__Task to complete__.
Word for word, restate every line of the listing that follows.

__Information supplied__.
=-=-=

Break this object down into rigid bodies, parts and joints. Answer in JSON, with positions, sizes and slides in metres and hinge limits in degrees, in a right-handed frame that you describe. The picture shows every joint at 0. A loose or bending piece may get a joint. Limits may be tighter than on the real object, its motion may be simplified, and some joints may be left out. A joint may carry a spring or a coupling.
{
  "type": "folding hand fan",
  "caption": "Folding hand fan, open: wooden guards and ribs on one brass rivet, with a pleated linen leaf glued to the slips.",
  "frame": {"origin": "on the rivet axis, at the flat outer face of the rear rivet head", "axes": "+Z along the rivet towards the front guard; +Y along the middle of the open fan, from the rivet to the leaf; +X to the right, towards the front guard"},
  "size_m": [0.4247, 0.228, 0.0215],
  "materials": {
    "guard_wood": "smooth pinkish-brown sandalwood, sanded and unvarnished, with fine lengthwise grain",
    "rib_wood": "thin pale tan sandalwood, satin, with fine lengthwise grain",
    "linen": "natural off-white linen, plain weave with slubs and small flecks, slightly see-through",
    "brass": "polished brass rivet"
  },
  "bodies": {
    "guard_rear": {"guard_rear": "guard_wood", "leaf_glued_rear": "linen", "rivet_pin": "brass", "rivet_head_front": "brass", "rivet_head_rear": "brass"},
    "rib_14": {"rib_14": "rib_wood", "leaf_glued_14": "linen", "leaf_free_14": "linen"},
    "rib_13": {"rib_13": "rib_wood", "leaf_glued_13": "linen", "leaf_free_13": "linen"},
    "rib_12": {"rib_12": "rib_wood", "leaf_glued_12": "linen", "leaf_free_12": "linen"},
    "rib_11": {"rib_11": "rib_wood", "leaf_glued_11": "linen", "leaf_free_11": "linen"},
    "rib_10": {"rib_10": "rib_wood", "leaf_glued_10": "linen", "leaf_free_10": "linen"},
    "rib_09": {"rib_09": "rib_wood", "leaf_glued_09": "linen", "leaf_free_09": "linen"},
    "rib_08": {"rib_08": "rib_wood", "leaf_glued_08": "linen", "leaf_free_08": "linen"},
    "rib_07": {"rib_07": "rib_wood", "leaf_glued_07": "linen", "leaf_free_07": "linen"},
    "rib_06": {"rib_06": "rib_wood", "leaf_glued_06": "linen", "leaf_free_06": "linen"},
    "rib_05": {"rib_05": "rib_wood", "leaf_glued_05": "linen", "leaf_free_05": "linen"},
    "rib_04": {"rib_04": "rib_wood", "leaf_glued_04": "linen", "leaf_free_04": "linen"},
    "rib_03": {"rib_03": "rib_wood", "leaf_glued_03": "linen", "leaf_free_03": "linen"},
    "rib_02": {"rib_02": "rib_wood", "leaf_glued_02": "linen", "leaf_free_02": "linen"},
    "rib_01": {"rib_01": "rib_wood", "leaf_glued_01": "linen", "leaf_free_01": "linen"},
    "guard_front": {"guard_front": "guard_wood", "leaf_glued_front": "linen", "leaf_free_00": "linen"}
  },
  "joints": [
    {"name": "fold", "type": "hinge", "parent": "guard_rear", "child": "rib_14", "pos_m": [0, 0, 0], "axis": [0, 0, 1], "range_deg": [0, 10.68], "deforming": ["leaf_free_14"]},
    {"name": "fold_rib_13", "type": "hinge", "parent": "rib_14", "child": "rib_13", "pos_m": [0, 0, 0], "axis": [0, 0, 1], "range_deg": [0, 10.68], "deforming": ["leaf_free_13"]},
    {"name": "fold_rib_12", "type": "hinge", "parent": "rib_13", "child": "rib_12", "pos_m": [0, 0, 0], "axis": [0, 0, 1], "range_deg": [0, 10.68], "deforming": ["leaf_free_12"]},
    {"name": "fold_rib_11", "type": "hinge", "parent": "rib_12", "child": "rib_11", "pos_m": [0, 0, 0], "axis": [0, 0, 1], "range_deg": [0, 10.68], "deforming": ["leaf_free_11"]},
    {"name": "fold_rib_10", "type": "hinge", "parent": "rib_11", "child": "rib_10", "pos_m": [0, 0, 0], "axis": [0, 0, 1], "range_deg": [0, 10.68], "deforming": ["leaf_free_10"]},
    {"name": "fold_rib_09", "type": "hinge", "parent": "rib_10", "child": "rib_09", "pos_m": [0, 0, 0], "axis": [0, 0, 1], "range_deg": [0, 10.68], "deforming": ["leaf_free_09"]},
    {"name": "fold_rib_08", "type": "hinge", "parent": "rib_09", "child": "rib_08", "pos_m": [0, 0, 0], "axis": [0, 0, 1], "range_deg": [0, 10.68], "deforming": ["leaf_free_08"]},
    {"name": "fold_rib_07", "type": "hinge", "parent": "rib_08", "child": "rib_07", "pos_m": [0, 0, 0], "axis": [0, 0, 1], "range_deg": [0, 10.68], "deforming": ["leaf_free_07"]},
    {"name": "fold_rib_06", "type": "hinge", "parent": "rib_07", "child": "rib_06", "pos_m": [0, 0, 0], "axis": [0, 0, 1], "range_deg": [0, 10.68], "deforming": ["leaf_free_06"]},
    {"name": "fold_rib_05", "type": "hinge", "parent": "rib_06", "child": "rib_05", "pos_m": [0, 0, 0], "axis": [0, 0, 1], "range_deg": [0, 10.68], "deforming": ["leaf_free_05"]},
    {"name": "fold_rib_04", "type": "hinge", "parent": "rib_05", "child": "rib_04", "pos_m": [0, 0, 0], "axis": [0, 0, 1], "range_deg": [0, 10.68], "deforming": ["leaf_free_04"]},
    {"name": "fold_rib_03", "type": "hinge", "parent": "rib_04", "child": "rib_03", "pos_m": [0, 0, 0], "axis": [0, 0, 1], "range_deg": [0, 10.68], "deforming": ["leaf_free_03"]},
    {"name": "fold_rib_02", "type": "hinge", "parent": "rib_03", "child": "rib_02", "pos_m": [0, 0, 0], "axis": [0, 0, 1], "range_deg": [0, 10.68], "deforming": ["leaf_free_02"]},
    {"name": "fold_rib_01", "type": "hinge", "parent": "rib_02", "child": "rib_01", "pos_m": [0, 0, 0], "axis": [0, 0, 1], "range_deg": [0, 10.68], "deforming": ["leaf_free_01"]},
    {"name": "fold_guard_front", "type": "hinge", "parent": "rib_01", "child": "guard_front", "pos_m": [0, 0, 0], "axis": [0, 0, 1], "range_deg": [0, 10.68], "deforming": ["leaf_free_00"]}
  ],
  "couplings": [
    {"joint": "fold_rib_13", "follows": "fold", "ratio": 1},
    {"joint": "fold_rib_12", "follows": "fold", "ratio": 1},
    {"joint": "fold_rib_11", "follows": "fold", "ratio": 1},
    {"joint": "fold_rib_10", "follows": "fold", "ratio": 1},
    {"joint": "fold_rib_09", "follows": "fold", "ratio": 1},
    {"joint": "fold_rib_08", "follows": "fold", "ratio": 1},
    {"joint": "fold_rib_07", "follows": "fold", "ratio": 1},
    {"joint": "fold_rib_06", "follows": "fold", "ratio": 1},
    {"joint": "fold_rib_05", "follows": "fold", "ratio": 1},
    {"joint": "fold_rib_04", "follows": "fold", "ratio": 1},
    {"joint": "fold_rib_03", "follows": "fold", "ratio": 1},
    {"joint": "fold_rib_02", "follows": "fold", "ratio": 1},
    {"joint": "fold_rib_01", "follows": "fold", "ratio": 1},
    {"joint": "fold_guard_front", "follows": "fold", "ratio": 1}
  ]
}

=-=-=

__The reply__.
Break this object down into rigid bodies, parts and joints. Answer in JSON, with positions, sizes and slides in metres and hinge limits in degrees, in a right-handed frame that you describe. The picture shows every joint at 0. A loose or bending piece may get a joint. Limits may be tighter than on the real object, its motion may be simplified, and some joints may be left out. A joint may carry a spring or a coupling.
{
  "type": "folding hand fan",
  "caption": "Folding hand fan, open: wooden guards and ribs on one brass rivet, with a pleated linen leaf glued to the slips.",
  "frame": {"origin": "on the rivet axis, at the flat outer face of the rear rivet head", "axes": "+Z along the rivet towards the front guard; +Y along the middle of the open fan, from the rivet to the leaf; +X to the right, towards the front guard"},
  "size_m": [0.4247, 0.228, 0.0215],
  "materials": {
    "guard_wood": "smooth pinkish-brown sandalwood, sanded and unvarnished, with fine lengthwise grain",
    "rib_wood": "thin pale tan sandalwood, satin, with fine lengthwise grain",
    "linen": "natural off-white linen, plain weave with slubs and small flecks, slightly see-through",
    "brass": "polished brass rivet"
  },
  "bodies": {
    "guard_rear": {"guard_rear": "guard_wood", "leaf_glued_rear": "linen", "rivet_pin": "brass", "rivet_head_front": "brass", "rivet_head_rear": "brass"},
    "rib_14": {"rib_14": "rib_wood", "leaf_glued_14": "linen", "leaf_free_14": "linen"},
    "rib_13": {"rib_13": "rib_wood", "leaf_glued_13": "linen", "leaf_free_13": "linen"},
    "rib_12": {"rib_12": "rib_wood", "leaf_glued_12": "linen", "leaf_free_12": "linen"},
    "rib_11": {"rib_11": "rib_wood", "leaf_glued_11": "linen", "leaf_free_11": "linen"},
    "rib_10": {"rib_10": "rib_wood", "leaf_glued_10": "linen", "leaf_free_10": "linen"},
    "rib_09": {"rib_09": "rib_wood", "leaf_glued_09": "linen", "leaf_free_09": "linen"},
    "rib_08": {"rib_08": "rib_wood", "leaf_glued_08": "linen", "leaf_free_08": "linen"},
    "rib_07": {"rib_07": "rib_wood", "leaf_glued_07": "linen", "leaf_free_07": "linen"},
    "rib_06": {"rib_06": "rib_wood", "leaf_glued_06": "linen", "leaf_free_06": "linen"},
    "rib_05": {"rib_05": "rib_wood", "leaf_glued_05": "linen", "leaf_free_05": "linen"},
    "rib_04": {"rib_04": "rib_wood", "leaf_glued_04": "linen", "leaf_free_04": "linen"},
    "rib_03": {"rib_03": "rib_wood", "leaf_glued_03": "linen", "leaf_free_03": "linen"},
    "rib_02": {"rib_02": "rib_wood", "leaf_glued_02": "linen", "leaf_free_02": "linen"},
    "rib_01": {"rib_01": "rib_wood", "leaf_glued_01": "linen", "leaf_free_01": "linen"},
    "guard_front": {"guard_front": "guard_wood", "leaf_glued_front": "linen", "leaf_free_00": "linen"}
  },
  "joints": [
    {"name": "fold", "type": "hinge", "parent": "guard_rear", "child": "rib_14", "pos_m": [0, 0, 0], "axis": [0, 0, 1], "range_deg": [0, 10.68], "deforming": ["leaf_free_14"]},
    {"name": "fold_rib_13", "type": "hinge", "parent": "rib_14", "child": "rib_13", "pos_m": [0, 0, 0], "axis": [0, 0, 1], "range_deg": [0, 10.68], "deforming": ["leaf_free_13"]},
    {"name": "fold_rib_12", "type": "hinge", "parent": "rib_13", "child": "rib_12", "pos_m": [0, 0, 0], "axis": [0, 0, 1], "range_deg": [0, 10.68], "deforming": ["leaf_free_12"]},
    {"name": "fold_rib_11", "type": "hinge", "parent": "rib_12", "child": "rib_11", "pos_m": [0, 0, 0], "axis": [0, 0, 1], "range_deg": [0, 10.68], "deforming": ["leaf_free_11"]},
    {"name": "fold_rib_10", "type": "hinge", "parent": "rib_11", "child": "rib_10", "pos_m": [0, 0, 0], "axis": [0, 0, 1], "range_deg": [0, 10.68], "deforming": ["leaf_free_10"]},
    {"name": "fold_rib_09", "type": "hinge", "parent": "rib_10", "child": "rib_09", "pos_m": [0, 0, 0], "axis": [0, 0, 1], "range_deg": [0, 10.68], "deforming": ["leaf_free_09"]},
    {"name": "fold_rib_08", "type": "hinge", "parent": "rib_09", "child": "rib_08", "pos_m": [0, 0, 0], "axis": [0, 0, 1], "range_deg": [0, 10.68], "deforming": ["leaf_free_08"]},
    {"name": "fold_rib_07", "type": "hinge", "parent": "rib_08", "child": "rib_07", "pos_m": [0, 0, 0], "axis": [0, 0, 1], "range_deg": [0, 10.68], "deforming": ["leaf_free_07"]},
    {"name": "fold_rib_06", "type": "hinge", "parent": "rib_07", "child": "rib_06", "pos_m": [0, 0, 0], "axis": [0, 0, 1], "range_deg": [0, 10.68], "deforming": ["leaf_free_06"]},
    {"name": "fold_rib_05", "type": "hinge", "parent": "rib_06", "child": "rib_05", "pos_m": [0, 0, 0], "axis": [0, 0, 1], "range_deg": [0, 10.68], "deforming": ["leaf_free_05"]},
    {"name": "fold_rib_04", "type": "hinge", "parent": "rib_05", "child": "rib_04", "pos_m": [0, 0, 0], "axis": [0, 0, 1], "range_deg": [0, 10.68], "deforming": ["leaf_free_04"]},
    {"name": "fold_rib_03", "type": "hinge", "parent": "rib_04", "child": "rib_03", "pos_m": [0, 0, 0], "axis": [0, 0, 1], "range_deg": [0, 10.68], "deforming": ["leaf_free_03"]},
    {"name": "fold_rib_02", "type": "hinge", "parent": "rib_03", "child": "rib_02", "pos_m": [0, 0, 0], "axis": [0, 0, 1], "range_deg": [0, 10.68], "deforming": ["leaf_free_02"]},
    {"name": "fold_rib_01", "type": "hinge", "parent": "rib_02", "child": "rib_01", "pos_m": [0, 0, 0], "axis": [0, 0, 1], "range_deg": [0, 10.68], "deforming": ["leaf_free_01"]},
    {"name": "fold_guard_front", "type": "hinge", "parent": "rib_01", "child": "guard_front", "pos_m": [0, 0, 0], "axis": [0, 0, 1], "range_deg": [0, 10.68], "deforming": ["leaf_free_00"]}
  ],
  "couplings": [
    {"joint": "fold_rib_13", "follows": "fold", "ratio": 1},
    {"joint": "fold_rib_12", "follows": "fold", "ratio": 1},
    {"joint": "fold_rib_11", "follows": "fold", "ratio": 1},
    {"joint": "fold_rib_10", "follows": "fold", "ratio": 1},
    {"joint": "fold_rib_09", "follows": "fold", "ratio": 1},
    {"joint": "fold_rib_08", "follows": "fold", "ratio": 1},
    {"joint": "fold_rib_07", "follows": "fold", "ratio": 1},
    {"joint": "fold_rib_06", "follows": "fold", "ratio": 1},
    {"joint": "fold_rib_05", "follows": "fold", "ratio": 1},
    {"joint": "fold_rib_04", "follows": "fold", "ratio": 1},
    {"joint": "fold_rib_03", "follows": "fold", "ratio": 1},
    {"joint": "fold_rib_02", "follows": "fold", "ratio": 1},
    {"joint": "fold_rib_01", "follows": "fold", "ratio": 1},
    {"joint": "fold_guard_front", "follows": "fold", "ratio": 1}
  ]
}